Firli menjelaskan dalam Pasal 2 ayat 2 UU Tipikor Tahun 1999 disebutkan tindakan melawan hukum dengan sengaja untuk memperkaya diri sendiri atau orang lain atau korporasi yang dapat mengakibatkan kerugian keuangan negara.

Dalam kaitan dengan Juliari, menurut Firli, KPK perlu melihat lagi kasus tersebut terkait dengan pengadaan barang dan jasa. Dalam hal ini artinya adalah paket sembako bansos untuk masyarakat selama pandemi COVID-19.

"Itu kita dalami tentang proses pengadaannya," ucap Firli.

Namun, kata Firli, perlu diingat bahwa proses yang tengah dijalani lembaga baru sebatas tindak pidana korupsi dugaan suap. "Ini adalah salah satu klaster dari tindak pidana korupsi yaitu penerimaan hadiah atau janji oleh penyelenggara negara atau untuk menggerakkan seseorang agar melakukan atau tidak melakukan sesuatu, itu yang kita gelar hari ini," katanya.

Seperti diketahui, Juliari selaku Mensos menerima fee sebesar Rp10.000 per paket sembako bansos senilai Rp300 ribu. Besaran fee tersebut disepakati oleh Matheus Joko Santoso dan Adi Wahyono selaku pejabat pembuat komitmen atau PPK di Kemensos terhadap sejumlah vendor untuk program tersebut salah satunya ialah PT Rajawali Parama Indoensia yang diduga milik Matheus.

Dari fee tersebut, di periode pertama Juliari mendapat uang sebesar Rp8,2 miliar. Kemudian periode kedua sebesar Rp8,8 miliar yang berasal dari kumpulan fee sepanjang bulan Oktober hingga Desember 2020. Total Juliari mendapat keuntungan dari aksinya itu kurang lebih Rp17 miliar.
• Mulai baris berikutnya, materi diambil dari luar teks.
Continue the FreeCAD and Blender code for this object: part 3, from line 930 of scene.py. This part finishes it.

Berdasarkan hal tesebut, KPK Menetapkan Juliari Batubara, Matheus Joko Santoso, dan Adi Wahyono sebagai penerima. Sedangkan Ardian IM dan Harry Sidabuke sebagai pihak swata atau vendor Kemensos sebagai pemberi.
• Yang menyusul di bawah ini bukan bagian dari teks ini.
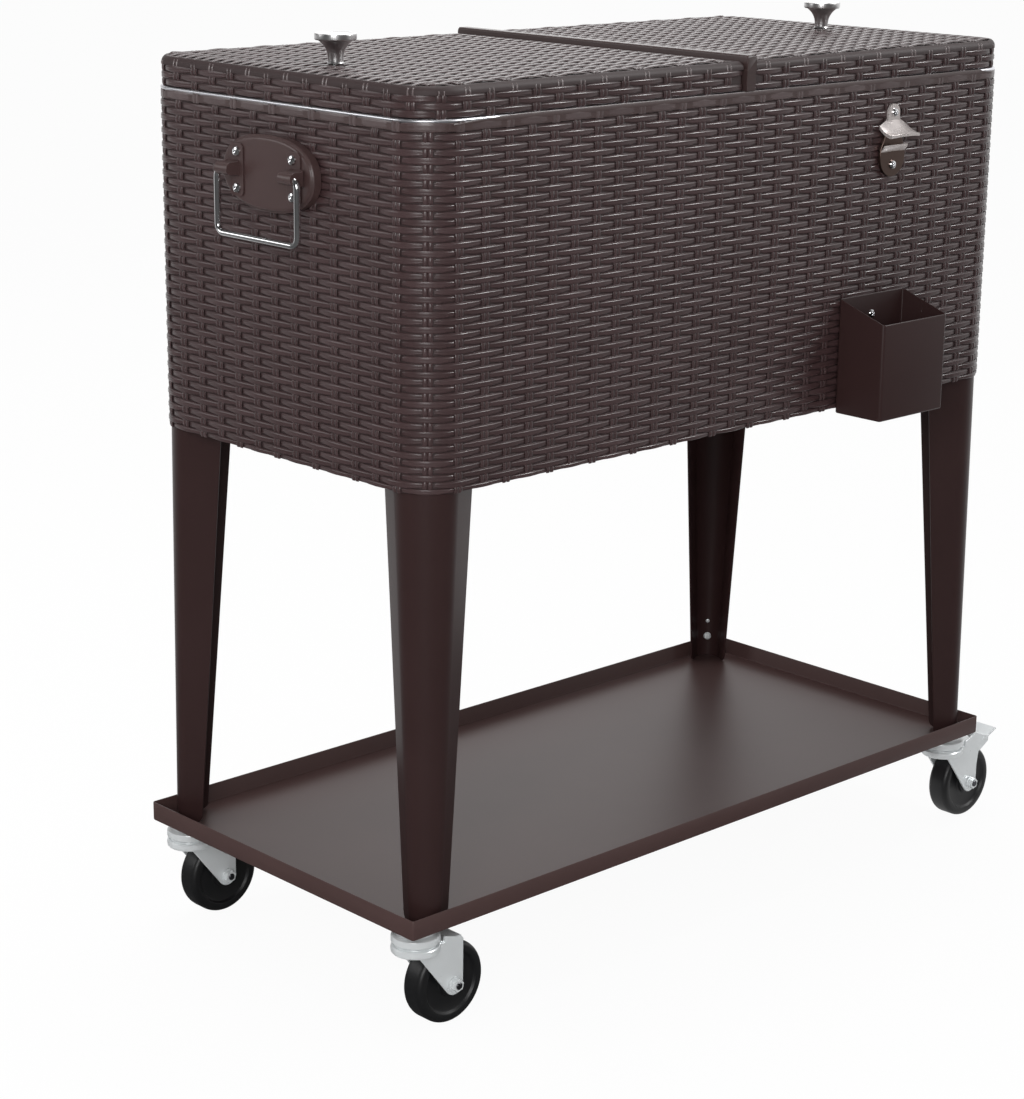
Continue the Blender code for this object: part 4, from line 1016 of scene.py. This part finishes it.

"Diduga (uang) digunakan untuk keperluan JPB (Juliari Piter Batubara)," ujar Firli dalam konferensi pers penetapan tersangka di KPK, Minggu (6/12/2020).

Atas penetapan tersebut, KPK menjerat Juliari dan dua pejabat eselon III Kemensos dijerat Pasal 12 huruf a atau Pasal 12 huruf b atau Pasal 11 dan Pasal 12 huruf (i) Undang-Undang Nomor 31 Tahun 1999 tentang Pemberantasan Tindak Pidana Korupsi sebagaimana telah diubah dengan Undang-Undang Nomor 20 Tahun 2001 tentang Perubahan Atas Undang-Undang Nomor 31 Tahun 1999 tentang Pemberantasan Tindak Pidana Korupsi Jo Pasal 55 ayat 1 ke 1 KUHP.
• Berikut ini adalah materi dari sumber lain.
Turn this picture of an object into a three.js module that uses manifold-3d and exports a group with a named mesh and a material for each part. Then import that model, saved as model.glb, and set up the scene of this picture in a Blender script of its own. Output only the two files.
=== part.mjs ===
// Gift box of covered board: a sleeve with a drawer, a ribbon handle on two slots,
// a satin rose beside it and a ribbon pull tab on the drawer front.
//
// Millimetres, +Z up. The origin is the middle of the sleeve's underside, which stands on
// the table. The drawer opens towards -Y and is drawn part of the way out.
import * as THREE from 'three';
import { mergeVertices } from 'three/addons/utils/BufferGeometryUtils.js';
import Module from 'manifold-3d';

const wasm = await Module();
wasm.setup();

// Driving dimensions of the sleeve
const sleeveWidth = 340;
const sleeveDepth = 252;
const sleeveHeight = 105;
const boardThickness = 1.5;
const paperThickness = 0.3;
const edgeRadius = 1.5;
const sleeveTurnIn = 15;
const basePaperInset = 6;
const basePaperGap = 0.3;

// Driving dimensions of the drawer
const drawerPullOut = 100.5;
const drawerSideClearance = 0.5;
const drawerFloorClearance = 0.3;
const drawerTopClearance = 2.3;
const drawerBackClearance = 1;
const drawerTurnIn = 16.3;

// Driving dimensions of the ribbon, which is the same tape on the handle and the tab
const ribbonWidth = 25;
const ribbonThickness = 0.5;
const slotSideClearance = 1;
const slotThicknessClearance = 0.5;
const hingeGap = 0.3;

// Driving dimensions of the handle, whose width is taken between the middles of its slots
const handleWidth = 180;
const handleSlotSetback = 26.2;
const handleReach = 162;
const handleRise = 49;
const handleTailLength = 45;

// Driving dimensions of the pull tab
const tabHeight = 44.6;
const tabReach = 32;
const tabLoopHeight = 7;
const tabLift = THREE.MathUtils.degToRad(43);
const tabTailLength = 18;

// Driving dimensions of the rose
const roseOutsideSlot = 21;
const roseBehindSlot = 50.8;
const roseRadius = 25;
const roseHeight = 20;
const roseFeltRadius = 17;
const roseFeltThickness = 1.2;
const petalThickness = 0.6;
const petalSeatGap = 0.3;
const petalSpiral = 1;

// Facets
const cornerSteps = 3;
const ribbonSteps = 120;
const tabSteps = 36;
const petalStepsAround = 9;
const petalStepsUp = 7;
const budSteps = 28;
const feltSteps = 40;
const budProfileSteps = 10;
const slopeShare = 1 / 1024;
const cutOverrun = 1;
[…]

Sedangkan kepada tersangka pemberi Ardian dan Harry disangkakan melanggar Pasal 5 ayat (1) huruf a atau Pasal 5 ayat (1) huruf b atau Pasal 13 Undang-Undang Nomor 31 Tahun 1999 tentang Pemberantasan Tindak Pidana Korupsi sebagaimana telah diubah dengan Undang-Undang Nomor 20 Tahun 2001 tentang Perubahan Atas Undang-Undang Nomor 31 Tahun 1999 tentang Pemberantasan Tindak Pidana Korupsi.